> [Short task]: Write the material out again exactly.
========================================================================
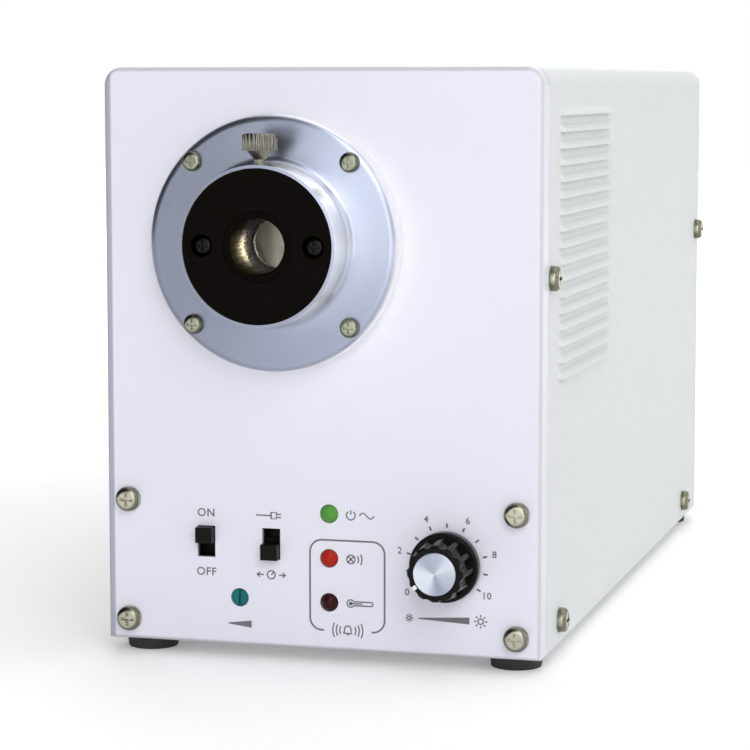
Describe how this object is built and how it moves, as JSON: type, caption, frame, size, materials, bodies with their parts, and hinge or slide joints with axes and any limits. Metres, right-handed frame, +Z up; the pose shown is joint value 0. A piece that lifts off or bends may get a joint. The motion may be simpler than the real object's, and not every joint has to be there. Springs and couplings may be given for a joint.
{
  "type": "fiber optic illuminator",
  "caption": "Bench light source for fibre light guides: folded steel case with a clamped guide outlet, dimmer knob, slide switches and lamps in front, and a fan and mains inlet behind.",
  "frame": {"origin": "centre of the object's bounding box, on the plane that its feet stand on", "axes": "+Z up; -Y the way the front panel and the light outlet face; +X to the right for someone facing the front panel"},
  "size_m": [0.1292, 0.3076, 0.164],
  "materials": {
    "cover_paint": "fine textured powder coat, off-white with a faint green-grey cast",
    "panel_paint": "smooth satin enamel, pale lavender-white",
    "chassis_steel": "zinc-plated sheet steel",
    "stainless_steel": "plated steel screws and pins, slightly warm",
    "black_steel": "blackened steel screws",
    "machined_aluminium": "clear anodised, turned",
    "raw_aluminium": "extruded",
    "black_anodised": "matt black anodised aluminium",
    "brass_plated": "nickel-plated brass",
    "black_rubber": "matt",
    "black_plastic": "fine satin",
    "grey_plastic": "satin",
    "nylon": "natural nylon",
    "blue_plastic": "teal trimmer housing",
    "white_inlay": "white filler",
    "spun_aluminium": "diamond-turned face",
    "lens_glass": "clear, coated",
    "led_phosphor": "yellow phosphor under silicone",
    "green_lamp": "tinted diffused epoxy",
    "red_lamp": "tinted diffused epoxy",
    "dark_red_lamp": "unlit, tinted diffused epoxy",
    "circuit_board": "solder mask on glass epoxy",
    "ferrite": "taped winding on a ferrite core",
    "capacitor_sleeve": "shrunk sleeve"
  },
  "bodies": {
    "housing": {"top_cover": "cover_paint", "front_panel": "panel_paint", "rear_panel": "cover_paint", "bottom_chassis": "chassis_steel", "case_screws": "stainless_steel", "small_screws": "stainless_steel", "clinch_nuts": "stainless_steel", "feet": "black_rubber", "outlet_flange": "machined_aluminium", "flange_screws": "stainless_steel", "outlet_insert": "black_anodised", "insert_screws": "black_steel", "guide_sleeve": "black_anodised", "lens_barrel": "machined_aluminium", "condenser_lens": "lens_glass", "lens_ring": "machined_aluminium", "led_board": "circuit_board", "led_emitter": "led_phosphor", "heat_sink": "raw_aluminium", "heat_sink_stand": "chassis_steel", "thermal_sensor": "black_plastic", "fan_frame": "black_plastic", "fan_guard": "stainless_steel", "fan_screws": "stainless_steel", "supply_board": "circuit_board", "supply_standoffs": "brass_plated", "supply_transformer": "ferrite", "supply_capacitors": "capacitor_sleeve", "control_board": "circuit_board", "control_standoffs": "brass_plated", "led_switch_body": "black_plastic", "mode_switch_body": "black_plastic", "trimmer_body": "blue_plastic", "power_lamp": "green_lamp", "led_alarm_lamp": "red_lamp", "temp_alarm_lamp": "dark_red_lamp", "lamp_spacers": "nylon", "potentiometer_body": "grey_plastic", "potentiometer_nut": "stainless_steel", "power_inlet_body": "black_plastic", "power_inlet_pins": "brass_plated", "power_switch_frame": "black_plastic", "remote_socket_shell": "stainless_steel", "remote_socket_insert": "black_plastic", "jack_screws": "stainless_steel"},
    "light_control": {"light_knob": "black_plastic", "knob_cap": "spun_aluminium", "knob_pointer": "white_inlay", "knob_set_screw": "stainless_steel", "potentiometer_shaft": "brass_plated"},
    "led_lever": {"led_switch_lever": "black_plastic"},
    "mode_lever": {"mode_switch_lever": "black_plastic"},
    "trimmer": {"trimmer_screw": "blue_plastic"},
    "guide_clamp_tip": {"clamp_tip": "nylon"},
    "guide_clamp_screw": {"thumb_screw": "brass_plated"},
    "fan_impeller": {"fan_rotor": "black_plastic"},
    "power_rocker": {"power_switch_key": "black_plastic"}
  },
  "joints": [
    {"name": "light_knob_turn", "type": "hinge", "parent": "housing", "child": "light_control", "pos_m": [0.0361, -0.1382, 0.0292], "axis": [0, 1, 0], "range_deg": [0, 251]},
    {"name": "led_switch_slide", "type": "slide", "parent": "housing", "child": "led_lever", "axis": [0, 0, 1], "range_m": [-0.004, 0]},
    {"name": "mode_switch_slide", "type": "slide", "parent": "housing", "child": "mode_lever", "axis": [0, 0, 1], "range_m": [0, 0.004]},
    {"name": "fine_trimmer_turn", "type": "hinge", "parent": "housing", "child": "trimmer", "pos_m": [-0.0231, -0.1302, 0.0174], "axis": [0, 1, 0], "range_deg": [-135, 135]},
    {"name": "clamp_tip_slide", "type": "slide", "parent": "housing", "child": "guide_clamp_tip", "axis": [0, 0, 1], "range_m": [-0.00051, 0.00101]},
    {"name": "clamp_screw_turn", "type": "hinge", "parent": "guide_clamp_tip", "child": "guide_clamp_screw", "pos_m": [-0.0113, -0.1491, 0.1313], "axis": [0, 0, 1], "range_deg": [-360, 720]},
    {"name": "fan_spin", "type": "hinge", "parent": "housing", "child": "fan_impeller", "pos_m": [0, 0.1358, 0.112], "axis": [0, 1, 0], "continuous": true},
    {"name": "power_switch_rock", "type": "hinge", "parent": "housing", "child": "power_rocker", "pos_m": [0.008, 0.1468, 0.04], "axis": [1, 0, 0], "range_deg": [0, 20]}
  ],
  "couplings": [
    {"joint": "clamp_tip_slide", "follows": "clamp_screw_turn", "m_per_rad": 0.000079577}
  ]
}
========================================================================
> [Final result]:
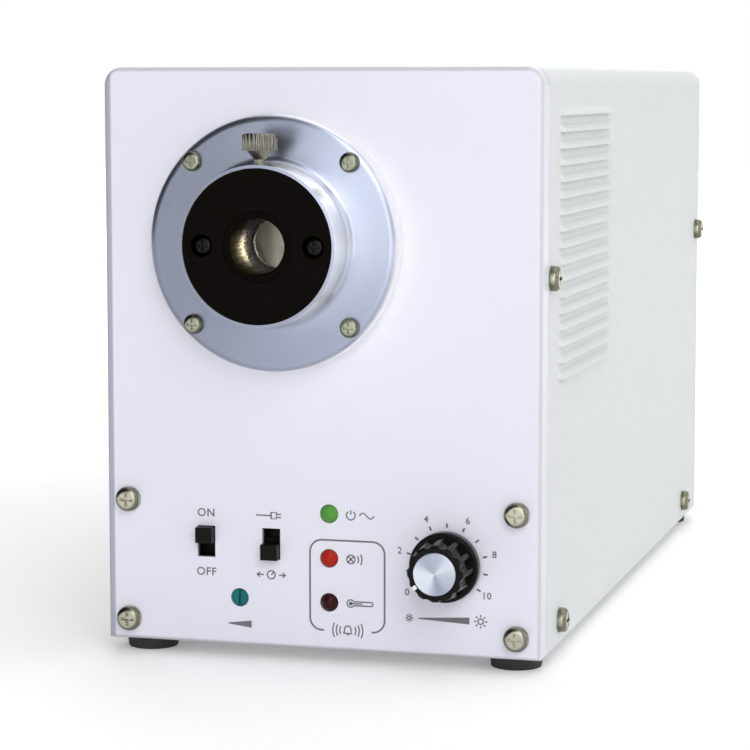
Describe how this object is built and how it moves, as JSON: type, caption, frame, size, materials, bodies with their parts, and hinge or slide joints with axes and any limits. Metres, right-handed frame, +Z up; the pose shown is joint value 0. A piece that lifts off or bends may get a joint. The motion may be simpler than the real object's, and not every joint has to be there. Springs and couplings may be given for a joint.
{
  "type": "fiber optic illuminator",
  "caption": "Bench light source for fibre light guides: folded steel case with a clamped guide outlet, dimmer knob, slide switches and lamps in front, and a fan and mains inlet behind.",
  "frame": {"origin": "centre of the object's bounding box, on the plane that its feet stand on", "axes": "+Z up; -Y the way the front panel and the light outlet face; +X to the right for someone facing the front panel"},
  "size_m": [0.1292, 0.3076, 0.164],
  "materials": {
    "cover_paint": "fine textured powder coat, off-white with a faint green-grey cast",
    "panel_paint": "smooth satin enamel, pale lavender-white",
    "chassis_steel": "zinc-plated sheet steel",
    "stainless_steel": "plated steel screws and pins, slightly warm",
    "black_steel": "blackened steel screws",
    "machined_aluminium": "clear anodised, turned",
    "raw_aluminium": "extruded",
    "black_anodised": "matt black anodised aluminium",
    "brass_plated": "nickel-plated brass",
    "black_rubber": "matt",
    "black_plastic": "fine satin",
    "grey_plastic": "satin",
    "nylon": "natural nylon",
    "blue_plastic": "teal trimmer housing",
    "white_inlay": "white filler",
    "spun_aluminium": "diamond-turned face",
    "lens_glass": "clear, coated",
    "led_phosphor": "yellow phosphor under silicone",
    "green_lamp": "tinted diffused epoxy",
    "red_lamp": "tinted diffused epoxy",
    "dark_red_lamp": "unlit, tinted diffused epoxy",
    "circuit_board": "solder mask on glass epoxy",
    "ferrite": "taped winding on a ferrite core",
    "capacitor_sleeve": "shrunk sleeve"
  },
  "bodies": {
    "housing": {"top_cover": "cover_paint", "front_panel": "panel_paint", "rear_panel": "cover_paint", "bottom_chassis": "chassis_steel", "case_screws": "stainless_steel", "small_screws": "stainless_steel", "clinch_nuts": "stainless_steel", "feet": "black_rubber", "outlet_flange": "machined_aluminium", "flange_screws": "stainless_steel", "outlet_insert": "black_anodised", "insert_screws": "black_steel", "guide_sleeve": "black_anodised", "lens_barrel": "machined_aluminium", "condenser_lens": "lens_glass", "lens_ring": "machined_aluminium", "led_board": "circuit_board", "led_emitter": "led_phosphor", "heat_sink": "raw_aluminium", "heat_sink_stand": "chassis_steel", "thermal_sensor": "black_plastic", "fan_frame": "black_plastic", "fan_guard": "stainless_steel", "fan_screws": "stainless_steel", "supply_board": "circuit_board", "supply_standoffs": "brass_plated", "supply_transformer": "ferrite", "supply_capacitors": "capacitor_sleeve", "control_board": "circuit_board", "control_standoffs": "brass_plated", "led_switch_body": "black_plastic", "mode_switch_body": "black_plastic", "trimmer_body": "blue_plastic", "power_lamp": "green_lamp", "led_alarm_lamp": "red_lamp", "temp_alarm_lamp": "dark_red_lamp", "lamp_spacers": "nylon", "potentiometer_body": "grey_plastic", "potentiometer_nut": "stainless_steel", "power_inlet_body": "black_plastic", "power_inlet_pins": "brass_plated", "power_switch_frame": "black_plastic", "remote_socket_shell": "stainless_steel", "remote_socket_insert": "black_plastic", "jack_screws": "stainless_steel"},
    "light_control": {"light_knob": "black_plastic", "knob_cap": "spun_aluminium", "knob_pointer": "white_inlay", "knob_set_screw": "stainless_steel", "potentiometer_shaft": "brass_plated"},
    "led_lever": {"led_switch_lever": "black_plastic"},
    "mode_lever": {"mode_switch_lever": "black_plastic"},
    "trimmer": {"trimmer_screw": "blue_plastic"},
    "guide_clamp_tip": {"clamp_tip": "nylon"},
    "guide_clamp_screw": {"thumb_screw": "brass_plated"},
    "fan_impeller": {"fan_rotor": "black_plastic"},
    "power_rocker": {"power_switch_key": "black_plastic"}
  },
  "joints": [
    {"name": "light_knob_turn", "type": "hinge", "parent": "housing", "child": "light_control", "pos_m": [0.0361, -0.1382, 0.0292], "axis": [0, 1, 0], "range_deg": [0, 251]},
    {"name": "led_switch_slide", "type": "slide", "parent": "housing", "child": "led_lever", "axis": [0, 0, 1], "range_m": [-0.004, 0]},
    {"name": "mode_switch_slide", "type": "slide", "parent": "housing", "child": "mode_lever", "axis": [0, 0, 1], "range_m": [0, 0.004]},
    {"name": "fine_trimmer_turn", "type": "hinge", "parent": "housing", "child": "trimmer", "pos_m": [-0.0231, -0.1302, 0.0174], "axis": [0, 1, 0], "range_deg": [-135, 135]},
    {"name": "clamp_tip_slide", "type": "slide", "parent": "housing", "child": "guide_clamp_tip", "axis": [0, 0, 1], "range_m": [-0.00051, 0.00101]},
    {"name": "clamp_screw_turn", "type": "hinge", "parent": "guide_clamp_tip", "child": "guide_clamp_screw", "pos_m": [-0.0113, -0.1491, 0.1313], "axis": [0, 0, 1], "range_deg": [-360, 720]},
    {"name": "fan_spin", "type": "hinge", "parent": "housing", "child": "fan_impeller", "pos_m": [0, 0.1358, 0.112], "axis": [0, 1, 0], "continuous": true},
    {"name": "power_switch_rock", "type": "hinge", "parent": "housing", "child": "power_rocker", "pos_m": [0.008, 0.1468, 0.04], "axis": [1, 0, 0], "range_deg": [0, 20]}
  ],
  "couplings": [
    {"joint": "clamp_tip_slide", "follows": "clamp_screw_turn", "m_per_rad": 0.000079577}
  ]
}